Five years after his Five Mile development in Queenstown folded, bankrupt developer Dave Henderson and fellow directors are being chased for $100 million.
Henderson was bankrupted in 2010 after Five Mile Holdings and master company Property Ventures went phut for $150m. However, their liquidator is now in court trying to hook into Vero liability insurance allegedly held by Henderson and fellow directors.
The manoeuvres have emerged in two High Court decisions.
“Mr Henderson did not deny he was insured, only that he might not be covered by it,” Judge Christian Whata says.
And if Henderson is covered, the judge continues, he contends it only covers actions “taken in conjunction with the other directors”.

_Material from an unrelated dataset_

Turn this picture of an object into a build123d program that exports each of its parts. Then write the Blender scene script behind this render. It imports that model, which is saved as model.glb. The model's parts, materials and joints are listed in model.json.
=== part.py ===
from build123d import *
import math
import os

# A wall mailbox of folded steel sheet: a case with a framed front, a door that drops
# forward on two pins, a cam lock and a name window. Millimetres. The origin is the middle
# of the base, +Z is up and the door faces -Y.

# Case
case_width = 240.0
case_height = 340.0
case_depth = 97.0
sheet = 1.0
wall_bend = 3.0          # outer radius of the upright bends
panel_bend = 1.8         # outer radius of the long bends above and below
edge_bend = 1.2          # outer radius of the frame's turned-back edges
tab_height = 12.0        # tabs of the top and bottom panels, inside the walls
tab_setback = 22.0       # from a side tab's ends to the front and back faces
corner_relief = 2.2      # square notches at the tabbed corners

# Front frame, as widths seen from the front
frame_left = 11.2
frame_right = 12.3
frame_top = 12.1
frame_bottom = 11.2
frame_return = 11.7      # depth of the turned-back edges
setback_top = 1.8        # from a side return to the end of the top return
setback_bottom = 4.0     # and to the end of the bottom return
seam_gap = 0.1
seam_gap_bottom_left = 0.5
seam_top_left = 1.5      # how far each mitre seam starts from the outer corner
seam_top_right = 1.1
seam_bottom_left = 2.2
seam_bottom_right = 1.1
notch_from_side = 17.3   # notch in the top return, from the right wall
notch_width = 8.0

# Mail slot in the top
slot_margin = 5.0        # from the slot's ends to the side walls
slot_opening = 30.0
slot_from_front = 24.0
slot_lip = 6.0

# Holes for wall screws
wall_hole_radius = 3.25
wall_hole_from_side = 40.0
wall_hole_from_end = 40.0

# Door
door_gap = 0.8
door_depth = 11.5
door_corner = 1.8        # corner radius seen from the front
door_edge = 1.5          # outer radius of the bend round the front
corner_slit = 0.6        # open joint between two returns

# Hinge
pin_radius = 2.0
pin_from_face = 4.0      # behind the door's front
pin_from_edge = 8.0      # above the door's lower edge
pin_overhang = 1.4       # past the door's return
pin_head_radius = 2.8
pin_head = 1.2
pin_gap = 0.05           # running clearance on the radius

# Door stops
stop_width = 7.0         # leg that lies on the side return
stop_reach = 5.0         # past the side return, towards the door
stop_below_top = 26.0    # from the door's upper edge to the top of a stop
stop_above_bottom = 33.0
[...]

The court bid began late last year, trying to legally establish Henderson and his co-directors had seriously breached the Companies Act and should be banned from boards. If Henderson and his fellow directors are found to be in breach, the court is being asked to order them to cough up $100m compo – presumably via Vero.
Even though Henderson’s broke, it’s necessary to tie him into the case, the liquidator says, to “properly and fairly” pursue the other directors.
Judge Whata obliged, ruling Henderson is a party to proceedings.
Meanwhile, developer Tony Gapes, planning a $125 m Frankton shopping centre on the Five Mile site, has said it could open in Christmas, 2014.